Trump strongly opposed the bill, and just before the roll call tweeted, urging a “no vote.” But only two Illinoisans followed his direction: Channahon’s Adam Kinzinger, and Peoria’s Darin LaHood.
Voting yes with the Democrats were Mike Bost of Murphysboro and Taylorville’s Rodney Davis, both of which face tough reelection foes. Davis even put out a press release about his vote, saying that while he does not agree with Democrats that the election is in danger of sabotage, “We’re in the (COVID-19) pandemic, the Postal Service is vital to our society, and they need our help.”
Voters are beginning to squawk, especially in rural and some suburban districts, and as I suggested the other day, Democrats sense they’ve got a good issue here and are going to continue to push it as hard as they can.
Not voting on the measure was Collinsville’s John Shimkus, who is retiring after this term.
Overall, the bill passed by an almost veto-proof 257 to 150, with 26 Republicans joining 231 Democrats (including all of those from Illinois) to send the measure on, with 23 other Republicans not voting.
U.S. Postmaster General Louis DeJoy remains in damage-control mode, denying that he went too far and saying today that he’ll actually authorize extra overtime the last two weeks before the election so that all of those mail ballots Trump says he doesn’t like actually get to local authorities on time to count.

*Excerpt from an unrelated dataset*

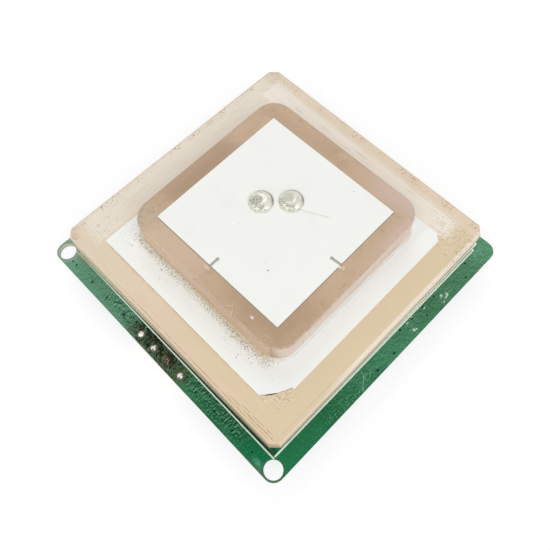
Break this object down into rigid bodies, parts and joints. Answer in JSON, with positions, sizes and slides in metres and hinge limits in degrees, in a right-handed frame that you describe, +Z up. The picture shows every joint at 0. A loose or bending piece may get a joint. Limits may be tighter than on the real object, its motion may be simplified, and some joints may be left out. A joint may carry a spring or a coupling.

Senate Majority Leader Mitch McConnell has said he won’t call the House bill for a vote. But if the politics in largely rural states such as North Carolina, Colorado, Arizona, Maine and Montana are the same as they are in downstate Illinois, McConnell could be endangering the reelection of GOP senators in those states if he holds firm. We’ll see if a doable compromise emerges after this week’s Republican National Convention.